A different form of restraint manifests in the production. Avoiding all but acoustics-creating or -enhancing effects, the production simply highlights the good singing on the album. Creating sonic cohesion on an album ranging from Stevie Wonder to Eternal Father is probably no easy task. The bass is thick, percussion hits hard, and the group's vocal character, while evident, is not distracting. The toms in the chorus of A Message are especially cool. The only real production misstep was Please Forgive Me. The samply percussion is too loud, the treble cranked too much, especially on the solo. Think sandpaper q-tips.

The group has clearly invested a great deal of themselves in this album. There is an endearing honesty to the songs, especially on the opening and closing tracks. Some of the tracks have more artistic merit than others — the lyrics on Indescribable are especially painful — but the gents from Chi Rho sell them all, sounding relaxed and comfortable throughout all their songs.

The arrangements are mostly neutral, not grabbing any attention, with a few exceptions. Why I Love You falls flat, but through no fault of the arranger. It's just a bad song. Four minutes of self-involved melody and harmonic goo, hovering around II for much of the song before cadencing weakly on I at the end. Palestrina is thrashing in his grave and foaming at the mouth. Don't You Worry ‘Bout a Thing and I Want Jesus To Walk With Me, on the other hand, deliver splendidly with captivating chordal motion and competent voicing.
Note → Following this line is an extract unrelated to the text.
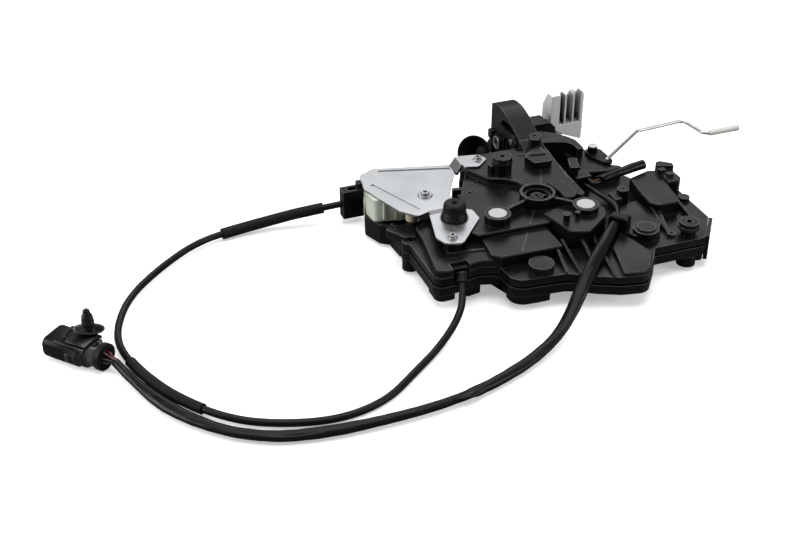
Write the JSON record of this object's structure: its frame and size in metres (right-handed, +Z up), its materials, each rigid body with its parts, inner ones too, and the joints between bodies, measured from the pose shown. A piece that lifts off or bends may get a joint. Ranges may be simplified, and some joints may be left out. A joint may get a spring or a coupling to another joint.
{
  "type": "car door lock",
  "caption": "Door lock module: moulded housing with a latch head, key socket, zinc release lever, steel bracket, lock rod, looped inner cable and a wiring tail with its connector.",
  "frame": {"origin": "centre of the mouth of the visible threaded fixing bush on the face of the latch head", "axes": "+X along the housing, away from the latch face and into the bush; +Y towards the latch head end; +Z up through the cover as the lock lies in the picture"},
  "size_m": [0.5571, 0.2857, 0.0642],
  "materials": {
    "black_plastic": "satin moulded black, fine grain",
    "dark_plastic": "matt black",
    "black_steel": "black coated steel",
    "zinc_steel": "bright galvanised sheet",
    "bright_steel": "plain bright steel",
    "cast_zinc": "cast zinc, satin",
    "nylon": "clear milky nylon",
    "beige_plastic": "smooth beige",
    "white_plastic": "smooth white",
    "rubber": "matt black rubber",
    "cable_black": "smooth black vinyl",
    "foam": "ribbed black foam",
    "wire_mix": "thin insulated wires",
    "white_ferrule": "pale knurled sleeve",
    "brass": "stamped contacts",
    "board_green": "coated circuit board"
  },
  "bodies": {
    "housing": {"lower_shell": "black_plastic", "upper_cover": "black_plastic", "sight_caps": "white_plastic", "latch_housing": "black_plastic", "latch_plate": "black_steel", "fixing_bushes": "bright_steel", "claw_pin": "bright_steel", "pawl_pin": "bright_steel", "pawl_spring": "bright_steel", "striker_buffer": "rubber", "guide_funnel": "rubber", "outside_lever_pin": "bright_steel", "outside_lever_spring": "bright_steel", "support_bracket": "zinc_steel", "bracket_screw_large": "zinc_steel", "bracket_screws": "zinc_steel", "rubber_buffer": "rubber", "cable_unit": "nylon", "cable_roller": "beige_plastic", "roller_post": "black_plastic", "cable_end_block": "black_plastic", "bowden_cable": "cable_black", "foam_sleeve_1": "foam", "foam_sleeve_2": "foam", "cable_gland": "dark_plastic", "harness_sleeve": "cable_black", "wire_bundle": "cable_black", "harness_clip": "black_plastic", "short_sleeve": "cable_black", "short_sleeve_wires": "wire_mix", "connector_body": "black_plastic", "connector_pins": "brass", "connector_seal": "rubber", "connector_wires": "wire_mix", "fir_tree_clip": "dark_plastic", "lock_lever_pin": "bright_steel", "inner_lever_pin": "bright_steel", "lock_motor": "bright_steel", "wheel_pin": "bright_steel", "circuit_board": "board_green", "board_posts": "black_plastic", "microswitches": "dark_plastic", "housing_screws": "bright_steel"},
    "claw": {"claw": "black_steel"},
    "pawl": {"pawl": "black_steel"},
    "outside_lever": {"outside_lever": "cast_zinc"},
    "lock_lever": {"lock_lever": "black_steel"},
    "lock_rod": {"lock_rod": "bright_steel", "rod_ferrule": "white_ferrule"},
    "key_tumbler": {"key_tumbler": "dark_plastic"},
    "inner_lever": {"inner_lever": "zinc_steel"},
    "worm_wheel": {"worm_wheel": "white_plastic"},
    "worm": {"worm": "brass", "motor_shaft": "bright_steel"}
  },
  "joints": [
    {"name": "claw_turn", "type": "hinge", "parent": "housing", "child": "claw", "pos_m": [0.0091, -0.0045, -0.012], "axis": [1, 0, 0], "range_deg": [-52, 0], "stiffness_Nm_per_rad": 0.02, "springref_deg": 28.65},
    {"name": "pawl_turn", "type": "hinge", "parent": "housing", "child": "pawl", "pos_m": [0.0091, -0.0215, 0.0105], "axis": [1, 0, 0], "range_deg": [0, 11], "stiffness_Nm_per_rad": 0.01, "springref_deg": -28.65},
    {"name": "outside_lever_turn", "type": "hinge", "parent": "housing", "child": "outside_lever", "pos_m": [0.063, 0.014, -0.0045], "axis": [1, 0, 0], "range_deg": [-16, 0], "stiffness_Nm_per_rad": 0.12, "springref_deg": 20.05},
    {"name": "lock_lever_turn", "type": "hinge", "parent": "housing", "child": "lock_lever", "pos_m": [0.06, -0.0475, 0.0045], "axis": [0, 0, 1], "range_deg": [-14, 14]},
    {"name": "rod_swivel", "type": "hinge", "parent": "lock_lever", "child": "lock_rod", "pos_m": [0.063, -0.0655, 0.0045], "axis": [0, 0, 1], "range_deg": [-15, 15]},
    {"name": "key_tumbler_turn", "type": "hinge", "parent": "housing", "child": "key_tumbler", "pos_m": [-0.0139, -0.1033, 0.0085], "axis": [0, 0, 1], "range_deg": [-70, 70], "stiffness_Nm_per_rad": 0.004},
    {"name": "inner_lever_turn", "type": "hinge", "parent": "housing", "child": "inner_lever", "pos_m": [-0.089, -0.0375, -0.023], "axis": [0, 0, 1], "range_deg": [0, 18], "stiffness_Nm_per_rad": 0.01, "springref_deg": -20.05},
    {"name": "worm_wheel_turn", "type": "hinge", "parent": "housing", "child": "worm_wheel", "pos_m": [0.057, -0.1335, -0.0235], "axis": [0, 0, 1], "range_deg": [-60, 60]},
    {"name": "worm_turn", "type": "hinge", "parent": "housing", "child": "worm", "pos_m": [0.0735, -0.1335, -0.0235], "axis": [0, 1, 0], "range_deg": [-1570, 1570]}
  ],
  "couplings": [
    {"joint": "rod_swivel", "follows": "lock_lever_turn", "ratio": -1},
    {"joint": "worm_turn", "follows": "worm_wheel_turn", "ratio": 26}
  ]
}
Eternal Father should not have been recorded in a studio. Chi Rho should have found an acoustic space, a church or a hall nearby, and recorded it with a conductor. Instead, it sounds as if they recorded to a guide track. The rigid tempo destroys this track, and the dynamic intensity is lacking. There is not enough sonic differentiation between the group sections and the quartet in the middle. The basses are too bright, especially on the "ee" syllable, and too close. An impressive low G at the end, though.